An editorial from The Inter-Mountain

ELKINS, W.Va. — West Virginia Attorney General Patrick Morrisey has spared himself and some law enforcement officials in Harrison County a tongue-lashing by U.S. Supreme Court justices. Now, it remains for Mountain State residents to ask how a man could have been sent to prison though police and prosecutors had evidence he was innocent.

Morrisey announced this week he would not appeal a decision of the state Supreme Court to the federal appeals bench. That was wise because of the case itself.

Late last year, West Virginia high court justices ordered Joseph Buffey be allowed to withdraw a guilty plea he made in a 2001 sexual assault and robbery case. Presumably, Buffey will be freed from prison, where he already has served more than 13 years of a 70-year sentence.

Certainly, the crimes for which he was imprisoned were heinous: On the night of Nov. 30, 2001, an 83-year-old widow in Clarksburg was robbed, then sexually assaulted repeatedly in her home. Buffey, 19 at the time, was questioned about it by police after being arrested in three unrelated breaking-and-entering cases.

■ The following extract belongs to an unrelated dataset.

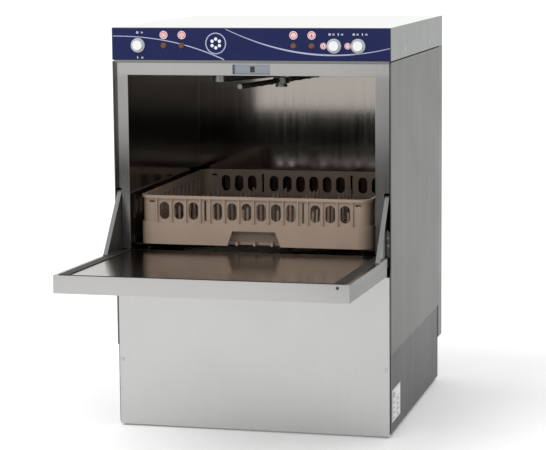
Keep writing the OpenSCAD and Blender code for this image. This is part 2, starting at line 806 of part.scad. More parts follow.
module door_seals() color("black") on_door() {
    both_sides() {
        box([seal_in, 282], [-door_l + 3, arm_foot_y - 4], seal_z);
        box([seal_in, 275], [arm_foot_y - 4, 8], seal_z);
    }
    wide(2 * seal_in, [-door_l + 3, -door_l + 7], [door_top, door_top + 0.8]);
}

module door_stiffener() color("gray") on_door() difference() {
    wide(480, [-230, -180], [door_low + sheet, door_top - sheet]);
    wide(500, [-228, -182], [door_low + sheet - 1, door_top - 2 * sheet]);
}

foot_screws_y = [arm_foot_y + 14, arm_foot_y + 52];

module door_arm() {
    foot_z = door_top;
    difference() {
        side_plate(arm_x, arm_t) union() {
            polygon([[arm_foot_y, foot_z], arm_tip, arm_tip + [13, 0], [33, 126], [33, spring_pin[1]],
                     [25, 17], [9, 0], [0, -9], [-9, 0], [-9, foot_z]]);
            circle(r = 9);
            translate(spring_pin) circle(r = 8);
        }
        along_x(hinge_pin_r + run_gap, arm_x - 1, arm_x + arm_t + 1);
    }
    run = arm_tip - [arm_foot_y, foot_z];
    side = [run[1], -run[0]] / norm(run) * 2;
    side_plate(arm_x, arm_flange) polygon([[arm_foot_y, foot_z], arm_tip, arm_tip + side,
                                           [arm_foot_y, foot_z] + side + [0, 2]]);
    difference() {
        box([276, arm_x + arm_flange], [arm_foot_y, -16], [foot_z, foot_z + sheet]);
        for (y = foot_screws_y) translate([279, y, foot_z - 1]) cylinder(h = 4, r = 2.4);
    }
    translate([0, spring_pin[0], spring_pin[1]]) {
        along_x(spring_pin_r, 267, arm_x);
        along_x(4.4, 266, 267.2);
    }
}

module door_arm_right() color("silver") on_door() door_arm();

module door_arm_left() color("silver") on_door() mirror([1, 0, 0]) door_arm();

module door_screws() color("dimgray") on_door() {
    both_sides() for (y = foot_screws_y) translate([279, y, door_top]) cylinder(h = sheet - 0.1, r = 2.4);
    translate([lip_screw[0], 0, lip_screw[1]]) along_y(3.2, -door_l, -door_l + sheet);
}

// ---------- rack ----------

window_w = 21;
window_h = 37;
window_z = 71;
window_pitch = 31.6;
side_pitch = 32;
band_z = 46;
band_in = 4;
rim_h = 6;
side_group = 4.16;
windows_x = [for (g = [-1 : 1], i = [0 : (g == 0 ? 5 : 2)])
    (g == 0 ? i - 2.5 : g * (side_group + i)) * window_pitch];
ribs_x = [for (g = [-1 : 1], i = [0 : (g == 0 ? 6 : 3)])
    (g == 0 ? i - 3 : g * (side_group - 0.5 + i)) * window_pitch];

// The wall is set back above band_z, under a rim of the full size
module rack_shell() {
    difference() {
        union() {
            linear_extrude(band_z) round_square(rack_w, rack_corner);
            linear_extrude(rack_h) round_square(rack_w - 2 * band_in, rack_corner - band_in);
            translate([0, 0, rack_h - rim_h]) linear_extrude(rim_h) round_square(rack_w, rack_corner);
        }
        translate([0, 0, -1]) linear_extrude(band_z - rack_wall + 1)
            round_square(rack_w - 2 * rack_wall, rack_corner - rack_wall);
        translate([0, 0, -1]) linear_extrude(rack_h + 2)
            round_square(rack_w - 2 * (band_in + rack_wall), rack_corner - band_in - rack_wall);
    }
}

hold_w = 92;
hold_h = 31;
hold_depth = 26;
slot_x = 3.33 * window_pitch;
corner_slot_x = 222;

// Windows, slots and hand-hold of the walls that face the front and the back
module wall_windows() {
    rotate([90, 0, 0]) linear_extrude(rack_w + 20, center = true) {
        for (x = windows_x) translate([x, window_z]) slot2d(window_w, window_h);
        for (s = [-1, 1]) {
            translate([s * slot_x, window_z + 1]) square([5, 43], center = true);
            translate([s * corner_slot_x, rack_h - 13]) square([12, 4], center = true);
        }
        polygon([[-hold_w / 2 - 12, -1], [hold_w / 2 + 12, -1], [hold_w / 2, hold_h], [-hold_w / 2, hold_h]]);
    }
}

// The inner wall of a hand-hold, with a ledge above it and ribs that the fingers pull on
module hand_hold() {
    back = -rack_w / 2 + hold_depth;
    front = -rack_w / 2 + rack_wall - 0.5;
    pocket_w = hold_w + 28;
    translate([-pocket_w / 2, back, 0]) cube([pocket_w, rack_wall, hold_h + rack_wall]);
    for (z = [12, 20]) translate([-hold_w / 2, back - 1.2, z]) cube([hold_w, 1.4, 2]);
    translate([-pocket_w / 2, front, hold_h]) cube([pocket_w, hold_depth - 2, rack_wall]);
    for (s = [-1, 1]) translate([s * (pocket_w - 3) / 2 - 1.5, front, 0])
        cube([3, hold_depth - 2, hold_h + 1]);
}

// Windows of the side walls, and their stepped lower edge
module side_windows() {
    for (i = [-5.5 : 5.5]) translate([0, i * side_pitch, window_z]) rotate([90, 0, 90])
        linear_extrude(rack_w + 20, center = true) slot2d(window_w, window_h);
    rotate([90, 0, 90]) linear_extrude(rack_w + 20, center = true)
        polygon([[-150, -1], [150, -1], [135, 26], [-135, 26]]);
}

module wall_rib() {
    translate([0, -(rack_w - band_in) / 2, (rack_h + band_z) / 2])
        cube([2.4, band_in + 0.6, rack_h - band_z - 1], center = true);
}

module wall_ribs() {
    for (turn = [0, 180]) rotate([0, 0, turn]) for (x = ribs_x) translate([x, 0, 0]) wall_rib();
    for (turn = [90, 270]) rotate([0, 0, turn]) for (i = [-6 : 6])
        translate([i * side_pitch, 0, 0]) wall_rib();
}

module rack_grid() {
    pitch = 38;
    intersection() {
        linear_extrude(9) round_square(rack_w - 2 * rack_wall + 0.4, rack_corner - rack_wall);
        union() for (i = [-6 : 6]) {
            translate([i * pitch, 0, 3.5]) cube([4, rack_w, 7], center = true);
            translate([0, i * pitch, 3.5]) cube([rack_w, 4, 7], center = true);
        }
    }
    for (i = [-5 : 2 : 5], j = [-5 : 5]) translate([i * pitch, j * pitch, 6])
        cylinder(h = 62, r1 = 4.2, r2 = 2.6, $fn = 16);
}

module dish_rack() color("rosybrown") in_frame() translate([0, rack_y + rack_w / 2, rack_z]) {
    difference() {
        union() {
            rack_shell();
            wall_ribs();
        }
        wall_windows();
        side_windows();
    }
    rack_grid();
    for (turn = [0, 180]) rotate([0, 0, turn]) hand_hold();
}

base_frame();
base_rear_panel();
levelling_feet();
foot_lock_nuts();
side_panel_left();
side_panel_right();
base_panel_left();
base_panel_right();
lower_front_panel();
front_frame();
finger_pocket();
door_switch();
top_cap();
control_fascia();
fascia_symbols();
button_bezels();
indicator_lamps();
rear_cover();
panel_screws();
rating_label();
wash_chamber();
rack_rails();
wash_tank();
filter_tray();
tank_heater();
drain_outlet();
wash_pump_casing();
wash_pump_motor();
rinse_boiler();
inlet_valve();
inlet_fitting();
dosing_pumps();
pressure_switch();
control_board();
contactor();
cable_gland();
lower_spindle();
upper_spindle();
wash_riser();
rinse_riser();
hinge_brackets();
hinge_pins();
door_springs();
door_outer_skin();
door_inner_panel();
door_seals();
door_stiffener();
door_arm_left();
door_arm_right();
door_screws();
dish_rack();
lower_wash_arm();
lower_rinse_arm();
upper_wash_arm();
upper_rinse_arm();
power_button();
rinse_button();
wash_button();
pump_impeller();
standpipe();
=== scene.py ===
"""Looks of an undercounter commercial dishwasher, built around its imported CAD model.

The CAD nodes keep their places and get rounded edges and node-based materials. Blender adds
the printed graphics of the fascia, the coil springs of the door and other small detail.
"""

import json
import math

import bmesh
import bpy
from mathutils import Matrix, Vector


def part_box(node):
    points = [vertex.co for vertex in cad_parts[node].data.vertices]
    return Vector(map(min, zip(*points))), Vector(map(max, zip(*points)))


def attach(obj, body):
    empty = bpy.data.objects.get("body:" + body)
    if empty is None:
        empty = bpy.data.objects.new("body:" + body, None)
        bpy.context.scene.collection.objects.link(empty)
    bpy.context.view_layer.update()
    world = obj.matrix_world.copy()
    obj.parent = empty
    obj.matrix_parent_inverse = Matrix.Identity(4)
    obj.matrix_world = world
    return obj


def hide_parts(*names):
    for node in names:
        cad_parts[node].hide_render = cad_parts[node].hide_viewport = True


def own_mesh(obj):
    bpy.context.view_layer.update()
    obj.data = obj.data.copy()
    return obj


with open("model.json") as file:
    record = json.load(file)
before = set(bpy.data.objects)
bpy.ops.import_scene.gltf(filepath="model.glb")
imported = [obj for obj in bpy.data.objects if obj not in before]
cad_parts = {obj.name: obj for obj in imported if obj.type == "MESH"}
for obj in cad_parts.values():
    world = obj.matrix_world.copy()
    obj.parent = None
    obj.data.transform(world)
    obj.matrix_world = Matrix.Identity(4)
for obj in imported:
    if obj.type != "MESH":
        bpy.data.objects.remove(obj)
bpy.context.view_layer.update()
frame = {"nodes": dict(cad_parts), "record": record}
NODES = frame["nodes"]
FRONT_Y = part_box("front_frame")[0].y

MM = 0.001

# The emblem's middle on the fascia, in millimetres
EMBLEM_X, EMBLEM_Z = -71, 815.5


# ---------- materials ----------


class Look:
    """One Principled material with a few short ways to wire its nodes."""

    def __init__(self, name, colour, roughness, metallic=0.0, **sockets):
        self.material = bpy.data.materials.new(name)
        self.material.use_nodes = True
        self.tree = self.material.node_tree
        self.shader = self.tree.nodes["Principled BSDF"]
        self.object_space = self.tree.nodes.new("ShaderNodeTexCoord").outputs["Object"]
        self.set("Base Color", (*colour, 1.0))
        self.set("Roughness", roughness)
        self.set("Metallic", metallic)
        for socket, value in sockets.items():
            self.set(socket.replace("_", " ").title().replace("Ior", "IOR"), value)

    def set(self, socket, value):
        self.shader.inputs[socket].default_value = value

    def link(self, output, socket):
        self.tree.links.new(output, self.shader.inputs[socket])

    def add(self, kind, inputs=None, **settings):
        node = self.tree.nodes.new(kind)
        for key, value in settings.items():
            setattr(node, key, value)
        for key, value in (inputs or {}).items():
            if isinstance(value, bpy.types.NodeSocket):
                self.tree.links.new(value, node.inputs[key])
            else:
                node.inputs[key].default_value = value
        return node

    def noise(self, scale, detail=3.0, roughness=0.5, distortion=0.0, offset=(0, 0, 0)):
        """Noise in object space; scale is cells per metre along each axis."""
        scale = scale if hasattr(scale, "__len__") else (scale,) * 3
        place = self.add("ShaderNodeMapping",
                         {"Vector": self.object_space, "Scale": scale, "Location": offset})
        return self.add("ShaderNodeTexNoise",
                        {"Vector": place.outputs[0], "Scale": 1.0, "Detail": detail,
                         "Roughness": roughness, "Distortion": distortion}).outputs["Fac"]

    def span(self, value, low, high, to_low=0.0, to_high=1.0):
        return self.add("ShaderNodeMapRange",
                        {"Value": value, "From Min": low, "From Max": high,
                         "To Min": to_low, "To Max": to_high}).outputs["Result"]

    def maths(self, operation, a, b):
        return self.add("ShaderNodeMath", {0: a, 1: b}, operation=operation).outputs[0]

    def blend(self, factor, first, second):
        """A colour between two others, each an RGB triple or a socket."""
        node = self.add("ShaderNodeMix", {"Factor": factor}, data_type="RGBA")
        for index, value in ((6, first), (7, second)):
            if isinstance(value, bpy.types.NodeSocket):
                self.tree.links.new(value, node.inputs[index])
            else:
                node.inputs[index].default_value = (*value, 1.0)
        return node.outputs[2]

    def bump(self, height, strength, distance=0.001):
        node = self.add("ShaderNodeBump", {"Height": height, "Strength": strength,
                                           "Distance": distance})
        self.link(node.outputs[0], "Normal")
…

Buffey denied any involvement in the rape and robbery. But he was offered a deal: Plead guilty to the robbery and assault and the B&E charges would be dropped. He was given a very short amount of time to consider, then accepted. He pleaded guilty and was sent to prison.

What neither Buffey nor his attorney knew was that DNA testing had established he could not have been responsible for the rape. Prosecutors withheld that evidence.

Of course, West Virginia justices were right to throw out Buffey’s guilty plea. U.S. Supreme Court justices would have done the same thing, had Morrisey appealed.

How could the intentional miscarriage of justice – which quite possibly could cost Harrison County taxpayers a lot of money if Buffey files a lawsuit – have occurred? That sort of thing is unacceptable in West Virginia. At least, most people probably thought it was.

Morrisey’s office or some other appropriate authority ought to be investigating how it happened and whether anyone can be held accountable.

If the thought of what was done to Buffey is not upsetting enough, consider this: Someone raped the 83-year-old woman – and was allowed to get away with it because the authorities decided to pin the crime on Buffey.